Another of Teng’s teas is considered particularly challenging to cultivate. Wu Yi Yan Cha is a type of oolong that grows along the rocky cliffsides of the Wu Yi mountains in northern Fujian. The stunning scenery has earned the area UNESCO World Heritage status, and Wu Yi Yan Chas are known to have a bold taste, floral fragrance, and a mineral mouthfeel that’s often described as evoking “molten stone.”

Centuries-old tea forests are rare, and getting rarer.
Centuries-old tea forests are rare, and getting rarer.

Teng carries both of these teas and dozens more in her New York shop. The varieties vary wildly, but many share one finicky feature: an ideal harvesting season of 10 to 15 days, giving Teng a very narrow logistical window when it comes to planning her trips to buy them. And to make matters even more challenging, many of the most celebrated tea regions are extremely remote, with difficult terrain.

Teng believes that she is the only one who has gone to such lengths to search for teas across China. While most other vendors will buy teas wholesale from a local market, Teng often camps or stays with the tea makers themselves, for the firsthand assurance that her products are top-tier.

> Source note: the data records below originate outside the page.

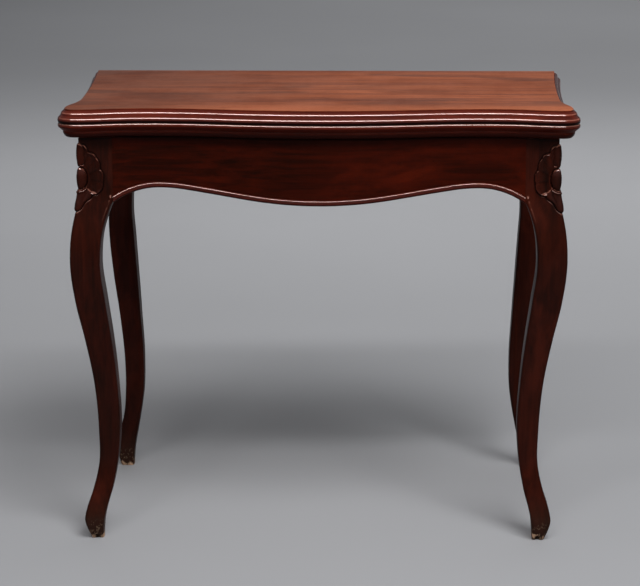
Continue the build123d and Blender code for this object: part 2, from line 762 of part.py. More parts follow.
# Legs
def leg(name, side, end, face_x, face_y, block, leg_break, shares, block_hollow):
    """A cabriole leg: rounded square sections that swing along the corner's diagonal, under a square block."""
    break_z = frame_top - leg_break

    def section(height, outer, inner, hollow, radius):
        near_x = face_x + outer * block
        near_y = face_y + outer * block
        far_x = face_x - inner * block
        far_y = face_y - inner * block
        corners = [
            (side * near_x, end * near_y),
            (side * far_x, end * (near_y - hollow * block_hollow)),
            (side * far_x, end * far_y),
            (side * (near_x - hollow * block_hollow), end * far_y),
        ]
        with BuildSketch(Plane.XY.offset(break_z * height)) as outline:
            Polygon(*corners, align=None)
            fillet(outline.vertices(), radius)
        return outline.sketch

    with BuildPart() as piece:
        curve = [section(*share, leg_round) for share in shares]
        top = section(1, 0, 1, 1, leg_block_round)
        loft(sections=[*curve, top])
        extrude(to_extrude=top, amount=leg_break)
        deep = tenon_length + tenon_fit
        wide = tenon_thick + tenon_fit * 2
        tall = tenon_height + tenon_fit * 2
        joint_x = face_x - block
        joint_y = face_y - block
        across_y = front_tenon_y if end < 0 else back_tenon_y
        with Locations((side * (joint_x + deep / 2), across_y, tenon_mid)):
            Box(deep, wide, tall, mode=Mode.SUBTRACT)
        with Locations((side * side_tenon_x, end * (joint_y + deep / 2), tenon_mid)):
            Box(wide, deep, tall, mode=Mode.SUBTRACT)
    save(piece, name)


for side, hand in ((-1, "left"), (1, "right")):
    leg(
        f"front_{hand}_leg",
        side,
        -1,
        front_leg_face_x,
        -front_leg_face_y,
        front_leg_block,
        front_leg_break,
        front_leg_shares,
        leg_face_hollow,
    )
    leg(
        f"rear_{hand}_leg",
        side,
        1,
        rear_leg_face_x,
        back_leg_face_y,
        rear_leg_block,
        rear_leg_break,
        rear_leg_shares,
        0,
    )
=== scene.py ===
"""Looks of a folding card table: wood, baize and metal finishes, carved cabriole legs, a pale studio."""

import math
from typing import NamedTuple

import bmesh
import bpy
import numpy as np
from bpy.props import FloatProperty, FloatVectorProperty, PointerProperty
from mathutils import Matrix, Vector


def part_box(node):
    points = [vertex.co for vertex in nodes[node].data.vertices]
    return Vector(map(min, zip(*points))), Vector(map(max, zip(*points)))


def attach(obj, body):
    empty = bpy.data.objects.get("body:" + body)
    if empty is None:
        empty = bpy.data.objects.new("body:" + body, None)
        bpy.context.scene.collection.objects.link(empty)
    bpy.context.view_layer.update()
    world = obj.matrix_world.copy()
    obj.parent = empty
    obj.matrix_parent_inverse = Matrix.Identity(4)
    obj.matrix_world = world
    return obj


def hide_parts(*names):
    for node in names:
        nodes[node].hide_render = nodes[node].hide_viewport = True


bl_info = {
    "name": "Folding card table",
    "version": (1, 0, 0),
    "blender": (4, 5, 0),
    "location": "View3D > Sidebar > Card table",
    "description": "Builds the finished pieces of a folding card table and the studio round it",
    "category": "Object",
}

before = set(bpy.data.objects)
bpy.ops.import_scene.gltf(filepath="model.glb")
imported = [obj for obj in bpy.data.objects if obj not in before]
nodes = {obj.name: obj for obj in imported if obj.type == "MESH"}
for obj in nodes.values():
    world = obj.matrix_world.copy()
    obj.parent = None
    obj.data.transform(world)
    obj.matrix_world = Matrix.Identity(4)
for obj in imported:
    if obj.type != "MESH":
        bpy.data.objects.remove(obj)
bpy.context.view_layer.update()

MM = 0.001
FRAME_BODY = "frame"
LOWER_BODY = "lower_leaf_body"
UPPER_BODY = "upper_leaf_body"


# Settings
def rgb(red, green, blue):
    """Linear colour of a screen colour given from 0 to 255."""
    return tuple(((c / 255 + 0.055) / 1.055) ** 2.4 if c > 10 else c / 3294.6 for c in (red, green, blue))


def colour(name, words, value):
    """A colour setting."""
    return FloatVectorProperty(
        name=name, description=words, subtype="COLOR", size=3, min=0, max=1, default=value
    )


def length(name, words, value):
    """A length setting, in metres."""
    return FloatProperty(name=name, description=words, unit="LENGTH", default=value)


def angle(name, words, value):
    """An angle setting, in radians."""
    return FloatProperty(name=name, description=words, subtype="ANGLE", default=value)


def power(name, words, value):
    """A setting for a light's strength, in watts."""
    return FloatProperty(name=name, description=words, unit="POWER", default=value)


def share_of_one(name, words, value):
    """A setting from 0 to 1."""
    return FloatProperty(name=name, description=words, subtype="FACTOR", min=0, max=1, default=value)


class StudioSettings(bpy.types.PropertyGroup):
    eye: FloatVectorProperty(
        name="Camera place",
        description="Where the camera stands",
        subtype="XYZ",
        default=(0.1178, -3.785, 1.3265),
    )
    tilt: angle("Camera tilt", "Downward tilt", 0.2444)
    turn: angle("Camera turn", "Turn to the left", 0.0149)
    lens: FloatProperty(name="Lens", description="Focal length in mm on a 36 mm sensor", default=125.57)
    shift: FloatProperty(name="Shift", description="Sideways shift of the frame", default=-0.0597)
    floor_colour: colour("Floor", "Colour of the studio floor", rgb(176, 177, 180))
    overhead: power("Back light", "Strength of the large soft light behind", 49.0)
    far: power("Far light", "Strength of the soft lights far round the table", 90.0)
    fill: power("Key light", "Strength of the soft light in front", 94.0)
    strip: power("Front light", "Strength of the long light over the camera", 110.0)
    gleam: power("Gleam", "Strength of the strip that polished edges reflect", 335.0)
    warmth: colour("Gleam colour", "Colour of the strip that polished edges reflect", (1.0, 0.8, 0.76))
    air_colour: colour("Room", "Colour of the even light of the room", rgb(205, 207, 212))
    air: share_of_one("Room light", "Strength of the even light of the room", 0.17)


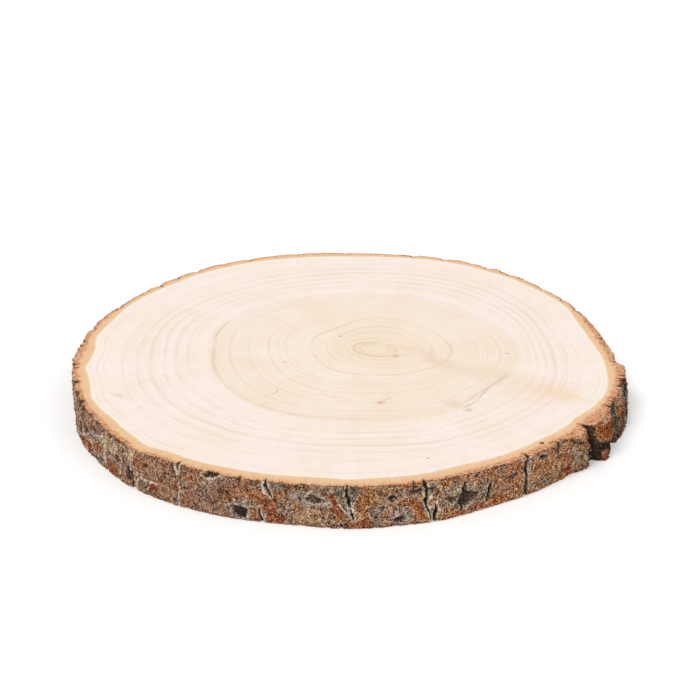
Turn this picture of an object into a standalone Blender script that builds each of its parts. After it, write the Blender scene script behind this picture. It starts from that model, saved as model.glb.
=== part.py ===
# Round slice of a tree trunk with its bark on, sawn flat on both faces.
#
# Frame: metres, +Z up, origin at the centre of the slice's box on the plane it
# rests on. +X is the longest way across, +Z is through the thickness.
#
# The slice is one natural piece. Its outline comes from radii at even angles,
# joined by a smooth closed curve, and is extruded to the thickness. The wall is
# then rounded and roughened a little, and the fissures, knots and the deep cleft
# of the bark are cut out of it.

import math

import bmesh
import bpy
from mathutils import Matrix, Vector

MM = 0.001

# --- driving dimensions, millimetres and degrees --------------------------------
THICKNESS = 24.0
WIDTH_X = 300.0              # across the slice along X
WIDTH_Y = 287.0              # across the slice along Y
OUTLINE_POINTS = 160         # corners of the extruded outline

# Radius of the bark at the top face every 15 degrees, counter-clockwise from +X.
OUTLINE_STEP = 15.0
OUTLINE_RADII = [146.5, 144.5, 146.0, 147.5, 147.5, 144.5,
                 143.0, 146.0, 146.5, 147.5, 147.0, 148.0,
                 149.5, 151.5, 150.0, 149.0, 145.0, 142.5,
                 143.0, 143.0, 143.0, 145.0, 147.0, 151.0]

WALL_LEVELS = [3.5, 8.0, 12.5, 17.0, 20.5]   # heights of the rings of corners in the wall
WALL_BULGE = 0.9             # how far the middle of the bark stands proud of its edges
EDGE_BREAK = 0.5             # how far the bark's lower edge is worn back

# Places where the bark is thicker or worn back, over the whole height:
# (name, angle, half width in degrees, height in millimetres)
SWELLINGS = [
    ("left shoulder", 205.0, 9.0, 0.8),
    ("front left plate", 262.0, 7.0, 0.7),
    ("front right plate", 297.0, 8.0, 0.6),
    ("lump before the cleft", 321.0, 4.5, 1.2),
    ("lump after the cleft", 338.0, 6.0, 1.6),
    ("back hollow", 97.0, 8.0, -0.7),
]

# Long cracks in the bark: (name, angle, lean in degrees, low end, high end,
# half width, depth). The lean turns the top of the crack towards lower angles.
FISSURES = [
    ("left_bottom", 223.2, 3.0, -2.0, 13.0, 1.1, 2.6),
    ("left_wedge", 234.6, 0.0, 18.5, 26.0, 1.1, 2.2),
    ("front_slant", 253.9, 14.0, 14.5, 26.0, 0.9, 2.4),
    ("front_low", 252.4, 5.0, -2.0, 9.0, 0.9, 2.2),
    ("front_main", 270.3, 6.0, 4.0, 26.0, 1.2, 3.2),
    ("front_foot", 268.7, 0.0, -2.0, 4.0, 1.3, 2.2),
    ("mid_upper", 285.7, 4.0, 10.0, 26.0, 1.1, 2.8),
    ("mid_lower", 287.7, 0.0, -2.0, 9.0, 1.1, 2.6),
    ("right_slit", 299.7, 0.0, 5.0, 17.0, 0.8, 1.8),
    ("right_full", 308.9, 2.0, -2.0, 26.0, 1.2, 3.4),
    ("right_rim", 317.5, 6.0, 15.0, 26.0, 1.0, 2.8),
    ("side_rim", 3.0, -4.0, 12.0, 26.0, 1.1, 2.4),
    ("side_low", 16.0, 5.0, -2.0, 12.0, 1.0, 2.2),
    ("back_right", 38.0, 3.0, -2.0, 26.0, 1.2, 2.8),
    ("back_right_low", 57.0, -6.0, -2.0, 11.0, 1.0, 2.2),
    ("back_main", 83.0, 4.0, -2.0, 26.0, 1.2, 3.0),
    ("back_rim", 104.0, -5.0, 13.0, 26.0, 1.0, 2.2),
    ("back_left", 127.0, -3.0, -2.0, 26.0, 1.1, 2.8),
    ("back_left_low", 146.0, 6.0, -2.0, 12.0, 1.0, 2.2),
    ("side_left", 166.0, 3.0, 10.0, 26.0, 1.1, 2.4),
    ("side_left_low", 186.0, -4.0, -2.0, 14.0, 1.0, 2.2),
]

# The deep cleft beside the thickest bark, open from top to bottom.
CLEFT_ANGLE = 328.3
CLEFT_HALF_WIDTH = 3.2
CLEFT_DEPTH = 8.0

# Hollows left by fallen twigs, like closed eyes in the bark:
# (name, angle, height, half width, half height, depth)
EYES = [
    ("left_dark", 201.0, 10.5, 3.0, 2.6, 1.6),
    ("left_low", 211.5, 5.3, 2.4, 2.0, 1.2),
    ("front_low", 248.2, 5.5, 4.2, 3.4, 1.6),
    ("front_large", 263.4, 16.0, 6.0, 2.4, 1.8),
    ("mid_high", 278.8, 17.0, 3.0, 2.2, 1.6),
    ("mid_side", 276.6, 11.0, 2.8, 1.8, 1.2),
    ("mid_low", 280.4, 5.0, 3.6, 2.2, 1.4),
    ("right_diamond", 294.3, 10.5, 4.6, 3.8, 1.8),
    ("right_small", 305.4, 15.7, 2.2, 1.6, 1.4),
    ("right_high", 313.2, 20.0, 3.2, 1.6, 1.4),
    ("side", 27.0, 13.0, 3.4, 2.4, 1.4),
    ("back_right", 70.0, 9.0, 4.4, 2.8, 1.5),
    ("back_left", 114.0, 14.0, 4.0, 2.4, 1.5),
    ("left_back", 155.0, 10.0, 3.6, 2.6, 1.4),
]

# Colours (linear RGB) of the pale end grain and of the bark.
END_GRAIN_COLOUR = (0.94, 0.82, 0.72, 1.0)
END_GRAIN_ROUGHNESS = 0.62
BARK_COLOUR = (0.20, 0.13, 0.09, 1.0)
BARK_ROUGHNESS = 0.9


# --- shape rules -----------------------------------------------------------------
def closed_spline(values, where):
    """Value at 'where' (in steps) of a smooth closed curve through the values."""
    n = len(values)
    i = math.floor(where)
    t = where - i
    a, b, c, d = (values[(i + k) % n] for k in (-1, 0, 1, 2))
    return 0.5 * (2 * b + (c - a) * t + (2 * a - 5 * b + 4 * c - d) * t * t
                  + (3 * b - a - 3 * c + d) * t ** 3)


def angle_gap(a, b):
    """Signed difference between two angles in degrees, between -180 and 180."""
    return (a - b + 180.0) % 360.0 - 180.0


def outline_radius(angle):
    """Radius of the slice's rim, in millimetres."""
    r = closed_spline(OUTLINE_RADII, angle / OUTLINE_STEP)
    for _name, centre, half_width, height in SWELLINGS:
        r += height * math.exp(-(angle_gap(angle, centre) / half_width) ** 2)
    # the shallow plates of the bark, each a few degrees across
    r += 0.35 * math.sin(math.radians(23 * angle + 40)) + 0.25 * math.sin(math.radians(41 * angle + 110))
    return r


def wall_offset(angle, z):
    """How far the bark stands out from the rim at a height, in millimetres."""
    h = z / THICKNESS
    bulge = WALL_BULGE * math.sin(math.pi * h) * (1.0 + 0.5 * math.sin(math.radians(9 * angle)))
    worn = -EDGE_BREAK * (1.0 - h) * (1.0 + math.sin(math.radians(7 * angle + 60)))
    rough = 0.3 * math.sin(math.radians(29 * angle) + 5.0 * h) * math.sin(math.pi * h)
    return bulge + worn + rough


def on_wall(angle, z, outwards=0.0):
    """Point of the wall at an angle and height, in metres."""
    r = (outline_radius(angle) + wall_offset(angle, z) + outwards) * MM
    a = math.radians(angle)
    return Vector((r * math.cos(a), r * math.sin(a), z * MM))


# --- scene helpers ---------------------------------------------------------------
def new_collection(name):
    collection = bpy.data.collections.new(name)
    bpy.context.scene.collection.children.link(collection)
    return collection


def principled(name, colour, roughness, metallic=0.0):
    material = bpy.data.materials.new(name)
    material.use_nodes = True
    shader = material.node_tree.nodes["Principled BSDF"]
    shader.inputs["Base Color"].default_value = colour
    shader.inputs["Roughness"].default_value = roughness
    shader.inputs["Metallic"].default_value = metallic
    material.diffuse_color = colour
    return material


def move_to(ob, collection):
    for other in list(ob.users_collection):
        other.objects.unlink(ob)
    collection.objects.link(ob)


def as_cutter(ob, name):
    ob.name = name
    ob.hide_render = True
    ob.display_type = "WIRE"
    move_to(ob, cutters)
    return ob


def difference(target, cutter):
    modifier = target.modifiers.new("cut_" + cutter.name, "BOOLEAN")
    modifier.operation = "DIFFERENCE"
    modifier.solver = "EXACT"
    modifier.object = cutter


def on_radius(angle, lean=0.0):
    """Rotation whose X axis points out of the wall, leaning about that axis."""
    return Matrix.Rotation(math.radians(angle), 4, "Z") @ Matrix.Rotation(math.radians(lean), 4, "X")


# --- start from an empty scene -----------------------------------------------------
for ob in list(bpy.data.objects):
    bpy.data.objects.remove(ob, do_unlink=True)

slice_parts = new_collection("wood_slice_parts")
cutters = new_collection("wood_slice_cutters")

end_grain = principled("end_grain", END_GRAIN_COLOUR, END_GRAIN_ROUGHNESS)
bark = principled("bark", BARK_COLOUR, BARK_ROUGHNESS)

# --- the slice's outline, extruded to its thickness --------------------------------
rim = []
for k in range(OUTLINE_POINTS):
    angle = 360.0 * k / OUTLINE_POINTS
    r = outline_radius(angle)
    rim.append(Vector((r * math.cos(math.radians(angle)), r * math.sin(math.radians(angle)), 0.0)))

curve = bpy.data.curves.new("wood_slice_outline", "CURVE")
curve.dimensions = "2D"
curve.fill_mode = "BOTH"
curve.extrude = THICKNESS / 2 * MM
spline = curve.splines.new("POLY")
spline.points.add(len(rim) - 1)
for point, p in zip(spline.points, rim):
    point.co = (p.x * MM, p.y * MM, 0.0, 1.0)
spline.use_cyclic_u = True
outline = bpy.data.objects.new("wood_slice_outline", curve)
outline.location = (0.0, 0.0, THICKNESS / 2 * MM)
bpy.context.scene.collection.objects.link(outline)
bpy.context.view_layer.update()

mesh = bpy.data.meshes.new_from_object(outline.evaluated_get(bpy.context.evaluated_depsgraph_get()))
mesh.name = "wood_slice"
body = bmesh.new()
body.from_mesh(mesh)
body.transform(outline.matrix_world)
bmesh.ops.remove_doubles(body, verts=body.verts, dist=1e-6)

# rings of corners around the wall, then the wall's rounding and roughness
for level in WALL_LEVELS:
    bmesh.ops.bisect_plane(body, geom=body.verts[:] + body.edges[:] + body.faces[:], dist=1e-7,
                           plane_co=(0.0, 0.0, level * MM), plane_no=(0.0, 0.0, 1.0))
for vert in body.verts:
    flat = math.hypot(vert.co.x, vert.co.y)
    angle = math.degrees(math.atan2(vert.co.y, vert.co.x)) % 360.0
    if flat > 0.1:
        r = flat + wall_offset(angle, vert.co.z / MM) * MM
        vert.co.x, vert.co.y = r * math.cos(math.radians(angle)), r * math.sin(math.radians(angle))

# fit the box to the stated widths, centred on the origin
xs = [v.co.x for v in body.verts]
ys = [v.co.y for v in body.verts]
fit = Matrix.Diagonal((WIDTH_X * MM / (max(xs) - min(xs)), WIDTH_Y * MM / (max(ys) - min(ys)), 1.0, 1.0))
centre = Vector(((max(xs) + min(xs)) / 2, (max(ys) + min(ys)) / 2, 0.0))
body.transform(fit @ Matrix.Translation(-centre))
bmesh.ops.recalc_face_normals(body, faces=body.faces[:])
body.to_mesh(mesh)
body.free()
bpy.data.objects.remove(outline, do_unlink=True)

wood_slice = bpy.data.objects.new("wood_slice", mesh)
slice_parts.objects.link(wood_slice)
wood_slice.data.materials.clear()
wood_slice.data.materials.append(end_grain)
wood_slice.data.materials.append(bark)
for face in wood_slice.data.polygons:
    face.material_index = 0 if abs(face.normal.z) > 0.9 else 1

# --- fissures: a narrow diamond prism whose inner corner is the crack's bottom -----
for name, angle, lean, low, high, half_width, depth in FISSURES:
    bpy.ops.mesh.primitive_cylinder_add(vertices=4, radius=1.0, depth=1.0, end_fill_type="NGON")
    ob = as_cutter(bpy.context.object, "fissure_" + name)
    ob.data.transform(Matrix.Diagonal((depth * MM, half_width * MM, (high - low) * MM, 1.0)))
    middle = fit @ (on_wall(angle, (low + high) / 2) - centre)
    middle.z = (low + high) / 2 * MM
    ob.matrix_world = Matrix.Translation(middle) @ on_radius(angle, lean)
    ob.data.materials.append(bark)
    difference(wood_slice, ob)

# --- the deep cleft ----------------------------------------------------------------
bpy.ops.mesh.primitive_cylinder_add(vertices=4, radius=1.0, depth=1.0, end_fill_type="NGON")
ob = as_cutter(bpy.context.object, "deep_cleft")
ob.data.transform(Matrix.Diagonal((CLEFT_DEPTH * MM, CLEFT_HALF_WIDTH * MM, (THICKNESS + 4.0) * MM, 1.0)))
ob.matrix_world = Matrix.Translation(fit @ (on_wall(CLEFT_ANGLE, THICKNESS / 2, 1.0) - centre)) @ on_radius(CLEFT_ANGLE)
ob.data.materials.append(bark)
difference(wood_slice, ob)

# --- eyes: shallow bowls in the bark -------------------------------------------------
for name, angle, z, half_width, half_height, depth in EYES:
    bpy.ops.mesh.primitive_uv_sphere_add(segments=12, ring_count=6, radius=1.0)
    ob = as_cutter(bpy.context.object, "eye_" + name)
    ob.data.transform(Matrix.Diagonal((depth * MM, half_width * MM, half_height * MM, 1.0)))
    ob.matrix_world = Matrix.Translation(fit @ (on_wall(angle, z) - centre)) @ on_radius(angle)
    ob.data.materials.append(bark)
    difference(wood_slice, ob)

wood_slice.data.shade_smooth()
wood_slice.data.set_sharp_from_angle(angle=math.radians(35.0))
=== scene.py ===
# Looks of the wood slice: one closed mesh, a sawn end grain with growth rings on
# both faces and rough bark round the edge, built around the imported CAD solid.
# Lengths in the tables below are millimetres, angles are degrees round the slice,
# counter-clockwise from +X, and heights are measured from the face it rests on.

import math

import bmesh
import bpy
import numpy as np
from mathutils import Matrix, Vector


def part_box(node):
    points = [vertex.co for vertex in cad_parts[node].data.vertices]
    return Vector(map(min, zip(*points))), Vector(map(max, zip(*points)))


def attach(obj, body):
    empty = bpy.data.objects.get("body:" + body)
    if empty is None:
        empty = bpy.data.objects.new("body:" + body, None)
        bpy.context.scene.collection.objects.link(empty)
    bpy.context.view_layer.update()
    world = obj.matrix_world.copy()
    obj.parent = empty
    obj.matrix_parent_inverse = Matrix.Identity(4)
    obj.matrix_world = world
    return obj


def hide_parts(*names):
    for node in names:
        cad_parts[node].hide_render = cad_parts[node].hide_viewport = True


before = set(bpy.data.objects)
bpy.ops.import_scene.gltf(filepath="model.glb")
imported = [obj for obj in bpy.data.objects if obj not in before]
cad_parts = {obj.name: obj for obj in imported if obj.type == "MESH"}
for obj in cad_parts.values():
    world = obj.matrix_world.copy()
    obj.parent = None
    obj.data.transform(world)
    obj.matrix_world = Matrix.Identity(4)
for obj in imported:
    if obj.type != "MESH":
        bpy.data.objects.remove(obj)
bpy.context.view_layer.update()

MM = 0.001
LOW, HIGH = (np.array(c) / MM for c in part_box("wood_slice"))
THICKNESS = float(HIGH[2] - LOW[2])

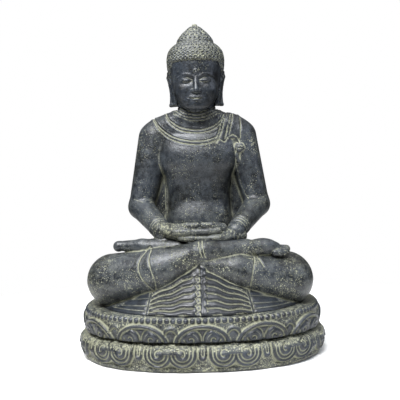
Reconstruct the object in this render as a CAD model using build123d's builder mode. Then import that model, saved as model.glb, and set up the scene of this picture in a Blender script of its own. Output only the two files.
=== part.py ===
from build123d import *
import os
from math import asin, cos, degrees, pi, sin

"""Seated meditation figure on a double lotus plinth, built up from four cast stone blocks.

Two oval tiers, a seated figure and a head are bedded on mortar and held in line by steel dowels.
Steel rods are cast into every block. +X is the figure's left hand, -Y its front, +Z up, and the
origin is the middle of the underside. Lengths are millimetres.
"""

os.makedirs("parts", exist_ok=True)

# Driving dimensions
height = 630.0  # underside to the tip of the hair knot
u = height / 100  # the figure is laid out in hundredths of its height
mortar_bed = 2.0  # thickness of each mortar joint
dowel_radius = 5.0
dowel_hole_radius = 7.5
rod_radius = 3.0
spine_radius = 4.0
wire_radius = 0.8
rod_gap = 0.5  # stone left between two rods that pass each other

# Plinth: two oval tiers of petals, half widths across and from front to back
plinth_top = 7.45 * u
seat_floor = plinth_top + mortar_bed
seat_top = 14.7 * u
figure_floor = seat_top + mortar_bed
petal_count = 12
petal_curve = 14.0 * u  # radius of the dome that makes a petal's face
petal_rise = 0.9 * u  # how far the middle of a petal stands out of its tier

# Neck joint, level with the uppermost neck crease
neck_z = 72.0 * u
neck_y = 5.6 * u
neck_half_width = 6.0 * u
neck_half_depth = 5.6 * u
head_floor = neck_z + mortar_bed

# Steel
spine_y = 9.0 * u
spine_low = 17.0 * u
spine_high = 67.6 * u
leg_rod_z = 21.5 * u
arm_rod_z = 65.6 * u
lap_gap = 2 * wire_radius + 2 * rod_gap  # room for a tie wire between the spine and the neck dowel
dowel_y = spine_y - spine_radius - lap_gap - dowel_radius


def at(x, y, z):
    """A point given in hundredths of the height."""
    return Vector(x, y, z) * u


def mirrored(point):
    return Vector(-point.X, point.Y, point.Z)


def stack(*ovals):
    """Lofts a body through level ovals: (z, half width, half depth, centre y) in hundredths."""
    sections = []
    for z, half_width, half_depth, centre_y in ovals:
        with BuildSketch(Plane.XY.offset(z * u)) as section:
            with Locations((0, centre_y * u)):
                Ellipse(half_width * u, half_depth * u)
        sections.append(section.sketch)
    loft(sections)


def limb(start, end, start_radius, end_radius):
    """Adds a tapering limb with round ends; the radii are in hundredths of the height."""
    along = end - start
    length = along.length
    large, small = start_radius * u, end_radius * u
    lean = asin((large - small) / length)
    side_angle = 90 - degrees(lean)
    beside = along.cross(Vector(0.1, 0.2, 1))
    with BuildSketch(Plane(origin=start, x_dir=along, z_dir=beside)) as profile:
        with BuildLine():
            CenterArc((0, 0), large, side_angle, 180 - side_angle)
            Line(
                (large * sin(lean), large * cos(lean)),
                (length + small * sin(lean), small * cos(lean)),
            )
            CenterArc((length, 0), small, 0, side_angle)
            Line((length + small, 0), (-large, 0))
        make_face()
    revolve(profile.sketch, axis=Axis(start, along))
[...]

Teng’s professional mission is to see the tea industry enjoy the same prestige as the wine industry. That’s why to her, preserving historic teas is tantamount. “I believe these traditional teas hold the pinnacle of the industry,” she says, and her greatest fear is losing any of them to oblivion. But beyond history or business, her work has left a deep impression on her sense of self. Wandering the tea forests of China, she says, “has made me, in a way, more Chinese. That’s something that’s enriched my life so much.”